2. A person places $5,000 in a certificate of deposit that matures in 20 years and pays annual interest rate of 3%. What will be the value at maturity if the interest is reinvested in the deposit?
a. How much interest will accumulate after 20 years?
b. How much would they receive annually if they chose not to reinvest the interest and what would be the total interest paid out over 20 years?
c. Why are answers a and b different?

3. If a person invests $2,400 each year into a retirement account that pays 4%, how much will the account be worth in 30 years?
a. After 30 years they stop making additions to the account but they allow it to grow for an additional 5 years. How much would it be worth in an additional 5 years?
b. If they continued investing $2,400 each year for an additional 5 years how much would the account be worth?

4. An investor buys 500 shares of stock at $50 and the stock pays a 4% annual dividend.
a. If the investor holds the stock for 10 years and the neither the price nor the dividend change and the investor chooses to reinvest the dividends into stock what will be the value of the stock holdings and how many shares will the investor have?
b. If the investor holds the stock for 10 year and the stock price increases by 5% per year and the dividend remains the same, what will be the value of the holdings if the investor reinvests the dividends in additional stock holdings and how many shares of stock will the investor have?
c.
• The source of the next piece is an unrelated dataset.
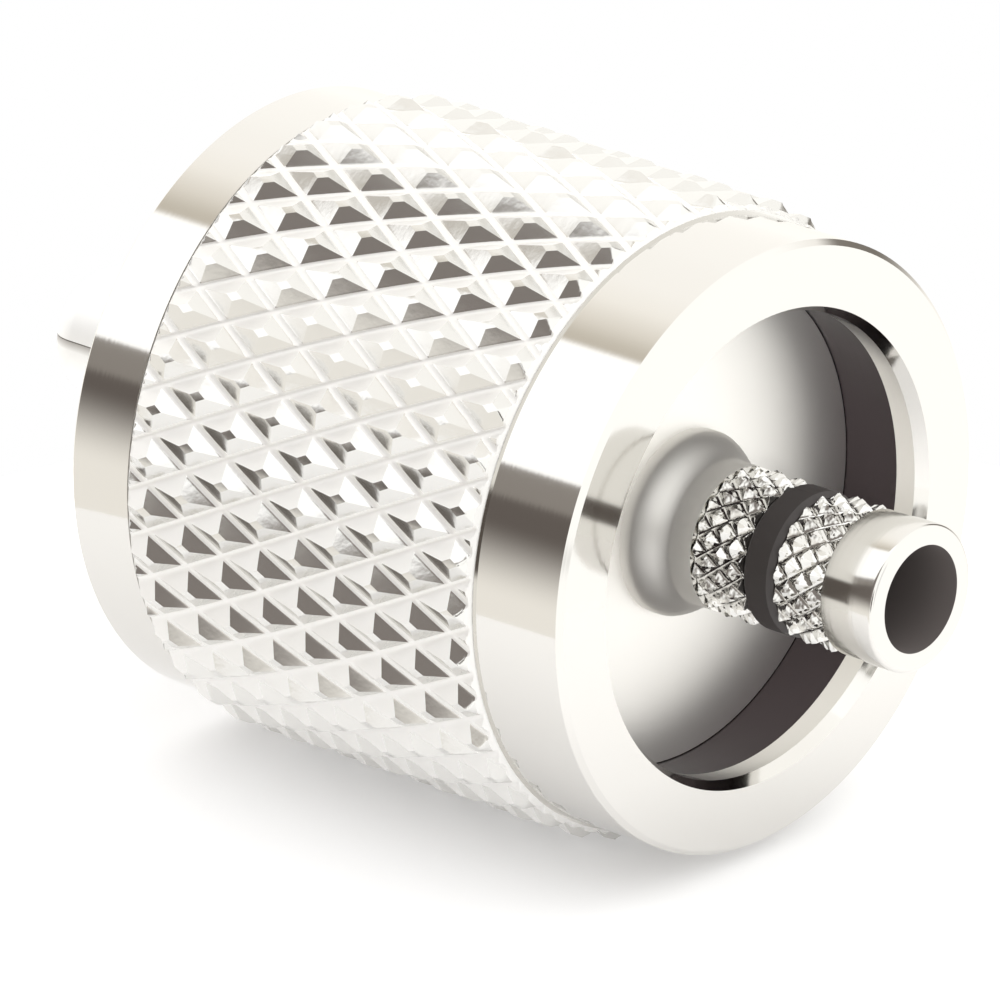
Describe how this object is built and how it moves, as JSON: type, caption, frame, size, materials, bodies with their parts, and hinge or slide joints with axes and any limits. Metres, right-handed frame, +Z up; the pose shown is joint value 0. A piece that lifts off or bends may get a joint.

If the investor holds the stock for 10 year and the stock price increases by 5% per year and the dividend remains the same, what will be the value of the holdings if the investor does not reinvest the dividends how many shares of stock will the investor have and how much will they be worth?
d. What is the difference between a, b, c and how significant are the additions from reinvesting?

5. A company has two bonds outstanding. The first matures after five years and it has a coupon rate of 3%. The second matures after ten years and it has a coupon rate of 5%. Interest rates are currently 7%. What is the present value of each $1,000 bond? Why are these values different?